= En rythme molossique =

En rythme molossique (In molossian rhythm) is the second of the Douze Études dans tous les tons mineurs, Opus 39 for solo piano by the French composer Charles-Valentin Alkan, published in 1846. It is in D minor. The piece is in rondo form, with two episodes, and is mostly driven by the rhythm crotchet quaverbeam quaverbeam.
Ronald Smith compares the theme to the octaves in canon of the minuet from Joseph Haydn's string quartet (Op. 76 No. 2).

The first episode is lighter in mood, but the rhythm is still pervasive.

In the second episode, the rhythm dissolves into a crotchet followed by a minim, and flowing semiquavers appear throughout.

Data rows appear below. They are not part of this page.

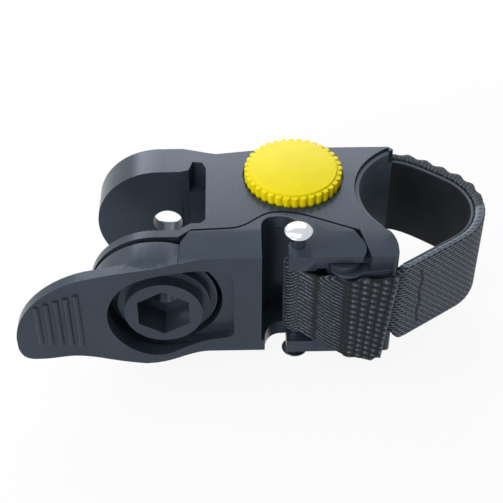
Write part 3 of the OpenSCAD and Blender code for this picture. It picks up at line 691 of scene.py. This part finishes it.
def loop_edges(point):
    """Lower and upper edge: full height on the far side, gathered near the knuckles."""
    share = clamp((GATHER_X - point[0]) / GATHER_RUN) if point[1] <= 0 else 0.0
    half = HALF_W - GATHER * share * share * (3 - 2 * share)
    return -half, half


def far_wave(along, point):
    """How far the upper edge leans out, where the strap leaves the body."""
    far = clamp((point[1] - 2) / 6) * clamp((point[0] - 47) / 3)
    return WAVE * far * sin(2 * pi * (along - 1.2) / WAVE_PITCH)


mesh = strap_mesh("strap_loop", inner_path, outer_path, loop_edges, relief=0.2, stations=340,
                  across_points=140, weave=loop_weave, wave=far_wave)
add_piece("strap_loop", mesh, "body", "webbing", "webbing_loop")

# %% [markdown]
# The liner is a thin smooth band inside the loop, which grips the post. It
# follows the loop's inner face and is made the same way, without relief, so
# the two can't part or cross.

# %% Liner
LINER_X, LINER_HALF = 46.9, 9.7
LINER_TAIL, LINER_GAP = 0.7, 0.02


def liner_edges(point):
    """Lower and upper edge, the same all along."""
    return -LINER_HALF, LINER_HALF


start = next(i for i, p in enumerate(inner_path) if p[0] > LINER_X)
stop = inner_path.index(near_end)
liner_tail = (near_end[0] + LINER_TAIL * near[0], near_end[1] + LINER_TAIL * near[1])
liner_outer = offset_path(inner_path[start:stop + 1] + [liner_tail], LINER_GAP)
liner_inner = offset_path(liner_outer, -LINER_T)
mesh = strap_mesh("loop_liner", liner_inner, liner_outer, liner_edges, relief=0.0, stations=140,
                  across_points=48, finish=rubber, edge_r=0.3)
add_piece("loop_liner", mesh, "body", "seat_rubber", "strap_liner")

# %% [markdown]
# The strap's end comes round the pin and folds back as a flap, which hangs a
# little low and is cut at a slant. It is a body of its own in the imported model
# and keeps its direction while the lever opens, so it is a mesh of its own too.
# Its two edges are read off short lists of points.

# %% Flap
FLAP_Y, FLAP_X = -17.7, 45.2
UPPER = [(26, 8.8), (29, 8.8), (30, 9.5), (33.2, 9.5), (34.4, 8.7), (35.6, 8.4), (36.8, 8.7),
         (38, 9.2), (39.2, 8.8), (41.6, 8.8), (43.6, 9.4), (45.2, 9.3)]
LOWER = [(26, -8.6), (30.7, -8.7), (34.3, -11.2), (36, -13.0), (38.7, -13.1), (42.5, -14.0),
         (43.7, -13.2), (45.2, -13.0)]
SLANT, SLANT_X, SLANT_Z = 1.9, 37, 9


def between(table, x):
    """A value read off a list of (x, value) points."""
    for (x0, v0), (x1, v1) in zip(table, table[1:]):
        if x <= x1:
            return v0 + (v1 - v0) * max(0.0, (x - x0) / (x1 - x0))
    return table[-1][1]


def flap_edges(point):
    """The end is narrow behind the pin, and the flap widens downwards in front of it."""
    if point[1] > PIN[1]:
        narrow = clamp((point[0] - PIN[0]) / 2)
        return -8.6 + 1.4 * narrow, 8.8 - 1.6 * narrow
    return between(LOWER, point[0]), between(UPPER, point[0])


def end_slant(x, z):
    """How far the cut end lies back, more so below."""
    return -SLANT * clamp((x - SLANT_X) / 8) * clamp((SLANT_Z - z) / 21)


wrap_r = PIN_R + PIN_GAP
wrap_low = PIN[1] - wrap_r
flap_inner = ([(tail_x - 1.2, PIN[1] + wrap_r), (PIN[0] + 2, PIN[1] + wrap_r)]
              + on_arc(PIN, wrap_r, 90, 270, 24)
              + on_curve((PIN[0], wrap_low), (PIN[0] + 2, wrap_low), (PIN[0] + 3.2, FLAP_Y),
                         (PIN[0] + 6.4, FLAP_Y), 16)
              + [(38, FLAP_Y - 0.15), (FLAP_X, FLAP_Y - 0.4)])
flap_outer = offset_path(flap_inner, -WEBBING_T)
print("flap's plan ends at", [round(v, 2) for v in flap_outer[-1]])
mesh = strap_mesh("strap_flap", flap_inner, flap_outer, flap_edges, relief=0.34, stations=200,
                  across_points=170, weave=flap_weave, relief_inside=0.2, slant=end_slant)
add_piece("strap_flap", mesh, "strap_tail", "webbing", "webbing_end")

# %% [markdown]
# The pad in the seat is a curved strip. It reaches to the strap's liner, so
# that no gap shows between the two rubbers. Its plan is one face that is
# extruded, and then the two rims are rounded.

# %% Pad
SEAT, SEAT_R, PAD_T = (54.0, 2.3), 15.67, 0.97
PAD_ARC, PAD_HALF = (116.2, 223), 12.8


def prism(bm, outline, low, high):
    """Adds a prism between two heights over an outline in plan, and gives its rim edges."""
    base = bm.faces.new([bm.verts.new(mm(x, y, low)) for x, y in outline])
    raised = bmesh.ops.extrude_face_region(bm, geom=[base], use_keep_orig=True)["geom"]
    top = next(part for part in raised if isinstance(part, bmesh.types.BMFace))
    bmesh.ops.translate(bm, verts=top.verts, vec=mm(0, 0, high - low))
    return list(base.edges) + list(top.edges)


def rounded_mesh(name, bm, edges, width, material, segments=3):
    """Rounds some edges and makes the mesh."""
    bmesh.ops.recalc_face_normals(bm, faces=bm.faces)
    round_edges(bm, edges, width, segments)
    return finish_mesh(name, bm, material, 40)


bm = bmesh.new()
rims = prism(bm, on_arc(SEAT, SEAT_R, PAD_ARC[0], PAD_ARC[1], 48)
             + on_arc(SEAT, SEAT_R - PAD_T, PAD_ARC[1], PAD_ARC[0], 48), -PAD_HALF, PAD_HALF)
mesh = rounded_mesh("seat_lining", bm, rims, 0.2, pad_rubber)
add_piece("seat_lining", mesh, "body", "seat_rubber", "seat_pad")
print("pad faces:", len(mesh.polygons))

# %% [markdown]
# Round the knob's rim, 36 small round teeth stand out below its flat top. One
# formula gives the rim's distance from the middle at an angle, which is simpler
# than cutting 36 notches. A disc a little narrower than the teeth lies on top.

# %% Knob's rim
KNOB, KNOB_TOP, DISC_R = (26.16, 7.4), 15.57, 8.85
TEETH, ROOT_R, TOOTH_AT, TOOTH_R = 36, 9.0, 9.3, 0.65
RIM_LOW, RIM_HIGH, DISC_LOW = 12.9, 15.32, 14.6


def tooth_radius(turn):
    """Distance from the knob's middle to its rim at an angle in degrees."""
    pitch = 360 / TEETH
    off = radians((turn + pitch / 2) % pitch - pitch / 2)
    reach = TOOTH_AT * sin(off)
    if abs(reach) >= TOOTH_R:
        return ROOT_R
    return max(ROOT_R, TOOTH_AT * cos(off) + sqrt(TOOTH_R ** 2 - reach * reach))


def upper_rim(bm, above):
    """The edges that lie above a height."""
    return [e for e in bm.edges if all(v.co.z > above * MM for v in e.verts)]


bm = bmesh.new()
prism(bm, [ring_point(KNOB, tooth_radius(i / 2), i / 2) for i in range(720)], RIM_LOW, RIM_HIGH)
rims = upper_rim(bm, RIM_HIGH - 0.1)
prism(bm, on_arc(KNOB, DISC_R, 0, 357.5, 143), DISC_LOW, KNOB_TOP)
rims += upper_rim(bm, KNOB_TOP - 0.1)
mesh = rounded_mesh("knob_rim", bm, rims, 0.34, yellow, 4)
add_piece("knob_rim", mesh, "knob", "knob_nylon")
print("rim faces:", len(mesh.polygons))

# %% [markdown]
# Below each arm the hinge's knuckle runs on into the front block as one rounded
# apron, which the strap's end passes. A nose lies on the upper apron. All three
# share their right side, and are prisms with rounded rims.

# %% Aprons of the knuckles
BLOCK_SIDE = [(43.9, -16.75), (44.3, -14.2), (38.2, -12.4), (33.4, -13)]
APRON_LOW, APRON_HIGH, NOSE_LOW, NOSE_HIGH = 7.35, 8.95, 9.05, 9.6

apron = on_arc(HINGE, 3.42, 170, 268, 14) + BLOCK_SIDE
nose = on_arc((35.7, -15.1), 3.6, 195, 318, 16) + BLOCK_SIDE
bm = bmesh.new()
rims = []
for outline, low, high in ((apron, APRON_LOW, APRON_HIGH), (apron, -APRON_HIGH, -APRON_LOW),
                           (nose, NOSE_LOW, NOSE_HIGH)):
    rims += prism(bm, outline, low, high)
mesh = rounded_mesh("knuckle_aprons", bm, rims, 0.26, nylon, 4)
add_piece("knuckle_aprons", mesh, "body", "nylon")
print("apron faces:", len(mesh.polygons))

# %% [markdown]
# The strap pin is a polished rivet with a domed head at each end, and a short
# neck shows under the upper head. It was turned on a lathe, so its half section
# is drawn from the bottom up and spun round the pin's axis.

# %% Strap pin
PROFILE = [(0, -16.75), (0.9, -16.68), (1.8, -16.45), (2.4, -16.12), (2.66, -15.8), (2.66, -15.66),
           (2.45, -15.54), (1.32, -15.5), (1.32, 15.1), (1.6, 15.85), (2.3, 16.2), (2.68, 16.38),
           (2.78, 16.58), (2.7, 16.8), (2.3, 17.04), (1.6, 17.26), (0.8, 17.38), (0, 17.41)]
bm = bmesh.new()
verts = [bm.verts.new(mm(PIN[0] + r, PIN[1], z)) for r, z in PROFILE]
edges = [bm.edges.new(pair) for pair in zip(verts, verts[1:])]
bmesh.ops.spin(bm, geom=verts + edges, cent=mm(*PIN, 0), axis=(0, 0, 1), angle=2 * pi, steps=56,
               use_merge=True)
bmesh.ops.remove_doubles(bm, verts=bm.verts, dist=0.001 * MM)
bmesh.ops.recalc_face_normals(bm, faces=bm.faces)
mesh = finish_mesh("strap_rivet", bm, chrome, 50)
add_piece("strap_rivet", mesh, "lever", "rivet_chrome", "strap_pin", "pin_cap")
print("rivet faces:", len(mesh.polygons))

# %% [markdown]
# The photograph is a product picture: the object lies on white. The floor and
# the backdrop look plain white to the camera and in reflections, while the
# object is lit by a much dimmer room. Light Path tells those rays apart. The
# floor keeps a tenth of its own shading there, so that a faint shadow remains.

# %% Floor and backdrop
FLOOR_HALF, FLOOR_GAP, FLOOR_GLOW, ROOM = 1.5, 0.2, 0.9, 0.3


def white_to_the_eye(tree, surface, white):
    """Shows white where the camera, a mirror or glass looks straight at a surface."""
    path = node(tree, "LightPath")
    seen = node(tree, "Math", {0: path.outputs["Is Camera Ray"], 1: path.outputs["Is Glossy Ray"]},
                operation="MAXIMUM")
    seen = node(tree, "Math", {0: seen.outputs["Value"], 1: path.outputs["Is Transmission Ray"]},
                operation="MAXIMUM")
    return node(tree, "MixShader", {0: seen.outputs["Value"], 1: surface, 2: white}).outputs["Shader"]


low_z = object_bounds()[0][2]
bm = bmesh.new()
bmesh.ops.create_grid(bm, x_segments=1, y_segments=1, size=FLOOR_HALF)
bmesh.ops.translate(bm, verts=bm.verts, vec=(0, 0, low_z - FLOOR_GAP * MM))
floor_mesh = bpy.data.meshes.new("floor")
bm.to_mesh(floor_mesh)
bm.free()
floor = bpy.data.objects.new("floor", floor_mesh)
bpy.context.scene.collection.objects.link(floor)
paper, tree, sheet = start_material("white_paper")
connect(tree, sheet, {"Base Color": linear("#c8c8c8"), "IOR": 1.5, "Roughness": 0.9})
glow = node(tree, "Emission", {"Color": (1, 1, 1, 1), "Strength": 1.0})
bright = node(tree, "BsdfDiffuse", {"Color": (0.97, 0.97, 0.97, 1)})
white = node(tree, "MixShader", {0: FLOOR_GLOW, 1: bright.outputs["BSDF"], 2: glow.outputs["Emission"]})
mixed = white_to_the_eye(tree, sheet.outputs["BSDF"], white.outputs["Shader"])
connect(tree, tree.nodes["Material Output"], {"Surface": mixed})
floor_mesh.materials.append(paper)

world = bpy.data.worlds.new("studio")
world.use_nodes = True
tree = world.node_tree
sky = connect(tree, tree.nodes["Background"], {"Color": (1, 1, 1, 1), "Strength": ROOM})
bright = node(tree, "Background", {"Color": (1, 1, 1, 1), "Strength": 1.0})
mixed = white_to_the_eye(tree, sky.outputs["Background"], bright.outputs["Background"])
connect(tree, tree.nodes["World Output"], {"Surface": mixed})
bpy.context.scene.world = world
print("floor at", round(low_z * 1000, 2), "mm")

# %% [markdown]
# Four soft lights. The strongest stands behind and gives the top faces their
# broad pale sheen. A weak one overhead fills them. One at the left and one at
# the front left light the ends and the front, which would be too dark without
# them. They are low in power, because the object is only 94 mm long.

# %% Lights
def soft_light(name, place, target, width, height, watts):
    """An area light that faces a target."""
    data = bpy.data.lights.new(name, "AREA")
    data.shape = "RECTANGLE"
    data.size, data.size_y = width, height
    data.energy = watts
    lamp = bpy.data.objects.new(name, data)
    lamp.location = mm(*place)
    lamp.rotation_euler = (mm(*target) - mm(*place)).to_track_quat("-Z", "Y").to_euler()
    bpy.context.scene.collection.objects.link(lamp)
    print(name, watts, "W")


soft_light("behind", (-45, 430, 222), (0, 0, 0), 0.40, 0.24, 1.6)
soft_light("overhead", (-60, 20, 420), (20, 0, 0), 0.30, 0.30, 0.25)
soft_light("left", (-330, 60, 260), (-10, 0, 0), 0.25, 0.25, 0.55)
soft_light("front_left", (-220, -320, 130), (0, 0, 0), 0.25, 0.25, 0.85)

# %% [markdown]
# The camera stands in front and above, where the photograph was taken from. Its
# place, its target and its lens come from fitting the nut's pocket, the knob's
# rim and a few other outlines to the photograph.

# %% Camera
CAMERA_AT, CAMERA_AIM = (13.862, -176.927, 163.296), (17.524, -0.741, 0)
LENS, SENSOR = 83.3, 36

camera_data = bpy.data.cameras.new("camera")
camera_data.sensor_width = SENSOR
camera_data.sensor_height = SENSOR
camera_data.sensor_fit = "HORIZONTAL"
camera_data.lens = LENS
camera_data.clip_start = 0.01
camera = bpy.data.objects.new("camera", camera_data)
camera.location = mm(*CAMERA_AT)
camera.rotation_euler = (mm(*CAMERA_AIM) - camera.location).to_track_quat("-Z", "Y").to_euler()
bpy.context.scene.collection.objects.link(camera)
bpy.context.scene.camera = camera
bpy.context.scene.view_settings.view_transform = "Standard"
print("camera at", [round(v, 4) for v in camera.location])
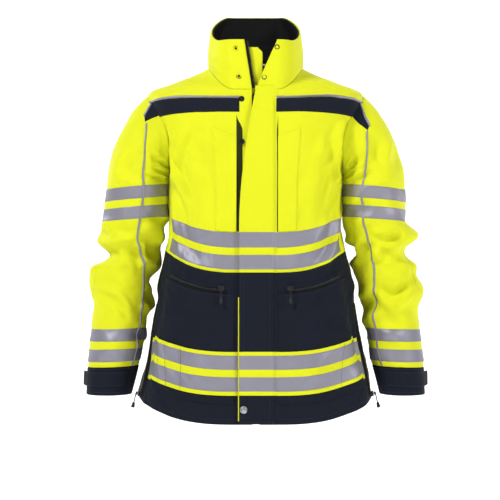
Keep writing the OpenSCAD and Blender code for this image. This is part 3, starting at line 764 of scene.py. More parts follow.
class Wardrobe:
    """Makes each finish once and dresses pieces in it."""

    def __init__(self) -> None:
        """Starts with no finish made."""
        self.made: dict[Finish, bpy.types.Material] = {}

    def material(self, finish: Finish) -> bpy.types.Material:
        """Returns a finish's one material."""
        if finish not in self.made:
            self.made[finish] = finish.value.material()
        return self.made[finish]

    def dress(self, piece: bpy.types.Object, finish: Finish) -> None:
        """Gives a piece its only material."""
        piece.data.materials.clear()
        piece.data.materials.append(self.material(finish))

    def issue(self, piece: bpy.types.Object, finish: Finish, body: str, *nodes: str) -> None:
        """Dresses a piece, which stands for the frame nodes named, and gives it to its body."""
        self.dress(piece, finish)
        if nodes:
            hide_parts(*nodes)
        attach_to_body(piece, body)
        LOG.info("%s: %s on %s", piece.name, finish.value.name, body)

    def paint(self, node: bpy.types.Object, finish: Finish) -> None:
        """Gives a frame node that stays as it is a finish, through its object's slots."""
        for place in node.material_slots:
            place.link = "OBJECT"
            place.material = self.material(finish)


# ---------------------------------------------------------------- cloth cut and laid on a form


def attach(piece: bpy.types.Object, ride: object) -> bpy.types.Object:
    """Gives a piece to the body it rides on; a piece meant to bend between two bodies only has its transform
    baked.
    """
    if isinstance(ride, str):
        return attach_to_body(piece, ride)
    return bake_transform(piece)


@dataclass
class Cut:
    """One panel of cloth: its grid lines, where they lie on a form, and its thickness."""

    name: str
    form: Form
    columns: Array
    rows: Array
    place: Callable[[Array, Array], Spot]
    finish: Finish
    outer: float = 0.0
    thickness: float = 1.6
    closed: bool = False
    mirrored: bool = False
    roll: float = 0.8
    lift: Optional[Callable[[Array, Array], Array]] = None
    nodes: Sequence[str] = ()
    held: Held = Held.STRETCHED


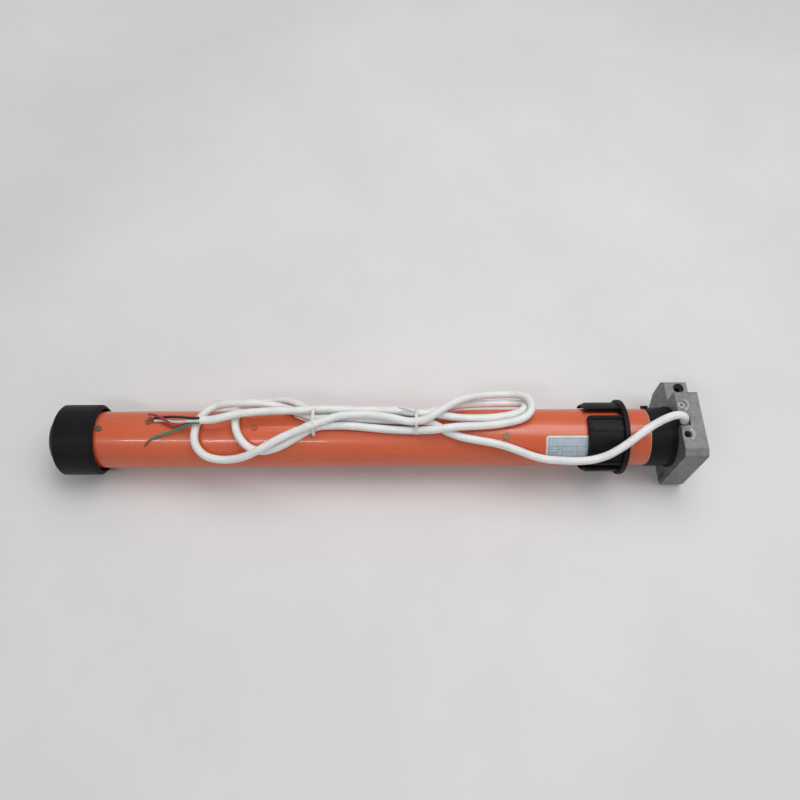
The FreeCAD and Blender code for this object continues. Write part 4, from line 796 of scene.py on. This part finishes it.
def floor_height(along):
    """The floor touches the wheel at one end and the head at the other."""
    head_bottom = cad_box[0][2]
    share = (along - WHEEL_MIDDLE) / -WHEEL_MIDDLE
    return -WHEEL_RADIUS + share * (head_bottom + WHEEL_RADIUS) - FLOOR_GAP


def add_floor():
    mesh = bpy.data.meshes.new("floor")
    corners = [(-1, -1), (1, -1), (1, 1), (-1, 1)]
    places = [(FLOOR_HALF * x, FLOOR_HALF * y, floor_height(FLOOR_HALF * x)) for x, y in corners]
    mesh.from_pydata(places, [], [(0, 1, 2, 3)])
    mesh.materials.append(floor_paper())
    floor = bpy.data.objects.new("floor", mesh)
    bpy.context.scene.collection.objects.link(floor)


def add_area_light(name, place, target, size, power):
    data = bpy.data.lights.new(name, "AREA")
    data.shape = "RECTANGLE"
    data.size, data.size_y = size
    data.energy = power
    light = bpy.data.objects.new(name, data)
    bpy.context.scene.collection.objects.link(light)
    light.location = place
    aim = Vector(target) - Vector(place)
    light.rotation_euler = aim.to_track_quat("-Z", "Y").to_euler()


def add_world():
    """Soft light all round, while the camera and reflections see a pale backdrop."""
    world = bpy.data.worlds.new("studio")
    world.use_nodes = True
    tree = world.node_tree
    light = tree.nodes["Background"]
    light.inputs["Color"].default_value = (*WORLD_COLOUR, 1)
    light.inputs["Strength"].default_value = WORLD_LIGHT
    backdrop = tree.nodes.new("ShaderNodeBackground")
    backdrop.inputs["Color"].default_value = (*BACKDROP, 1)
    rays = tree.nodes.new("ShaderNodeLightPath")
    seen = rays.outputs["Is Camera Ray"]
    for kind in ("Is Glossy Ray", "Is Transmission Ray"):
        either = tree.nodes.new("ShaderNodeMath")
        either.operation = "MAXIMUM"
        tree.links.new(seen, either.inputs[0])
        tree.links.new(rays.outputs[kind], either.inputs[1])
        seen = either.outputs["Value"]
    mix = tree.nodes.new("ShaderNodeMixShader")
    tree.links.new(seen, mix.inputs["Fac"])
    tree.links.new(light.outputs["Background"], mix.inputs[1])
    tree.links.new(backdrop.outputs["Background"], mix.inputs[2])
    tree.links.new(mix.outputs["Shader"], tree.nodes["World Output"].inputs["Surface"])
    bpy.context.scene.world = world


add_floor()
add_world()
for light_name, light_settings in LIGHTS.items():
    add_area_light(light_name, *light_settings)
bpy.context.scene.view_settings.view_transform = "Standard"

The original theme returns only after the second episode concludes, in double counterpoint with the second episode, and the climax then occurs with both episodes being combined. Finally, the flowing semiquavers of the second episode reappear once more in the coda in D major, with the rhythm being repeated over and over again in the bass, and the work ends, referencing Beethoven's Tempest Sonata, also in D minor.

Kaikhosru Shapurji Sorabji considered this piece to be one of the "most original" of the Op. 39 set, "the dour, harsh, heavy brutality of the rhythm is magnificently expressed."

This piece has been performed by Ronald Smith, Jack Gibbons, Stephanie McCallum, Yui Morishita, Vincenzo Maltempo etc.